The system combines multiple components that work together to optimize onchain capital deployment:

Allocator
The Allocator is responsible for actively deploying capital across available opportunities. It ensures that funds are positioned where they can be most productive.

Strategy Manager
The Strategy Manager defines the universe of strategies that vaults can use. This ensures that capital is deployed only into predefined and approved strategies.

Hook Manager
The Hook Manager enforces risk parameters and safeguards. It acts as a protective layer that ensures strategies follow defined rules.

Together, these systems create a managed DeFi environment where capital can move efficiently while maintaining structured risk controls.

In addition, Concrete vaults support automated compounding, allowing rewards to be reinvested without requiring manual intervention. This improves capital efficiency and helps maintain continuous productivity of assets.

Instead of chasing yield manually, users interact with infrastructure that manages these processes on their behalf.

A Real Example: Concrete DeFi USDT

A practical example of this model is Concrete DeFi USDT, which offers approximately 8.5% stable yield through structured vault strategies.
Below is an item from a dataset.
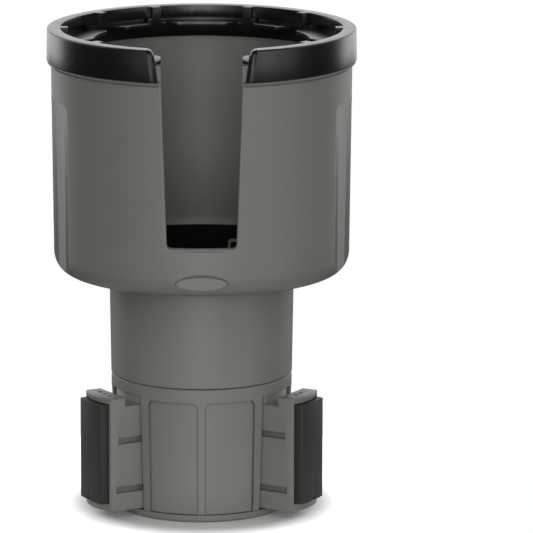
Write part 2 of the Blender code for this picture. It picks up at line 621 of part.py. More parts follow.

Rather than requiring users to manually rebalance across multiple protocols, the vault structure handles strategy management automatically. Capital is deployed through the vault infrastructure, ensuring that funds remain continuously productive.

This approach provides several advantages:

  • Automated strategy management
  • Continuous capital deployment
  • Reduced operational overhead
  • Improved capital efficiency

By combining structured strategies with automated compounding, vault infrastructure can produce more sustainable and consistent outcomes compared to manual yield management.

The Big Shift in DeFi

As the DeFi ecosystem continues to evolve, complexity will likely increase rather than decrease. New protocols, chains, and strategies will continue to emerge, making manual management even more difficult.

Because of this, the future of DeFi may not revolve around who can manually find the highest yield.

Instead, it may depend on who builds the most effective systems for managing capital.

Vault infrastructure is an important step in that direction. By enabling managed DeFi, improving capital efficiency, and supporting institutional DeFi participation, vault systems may become the default interface for deploying capital across decentralized markets.

In the long run, DeFi will likely move away from constant manual repositioning toward infrastructure-driven capital management.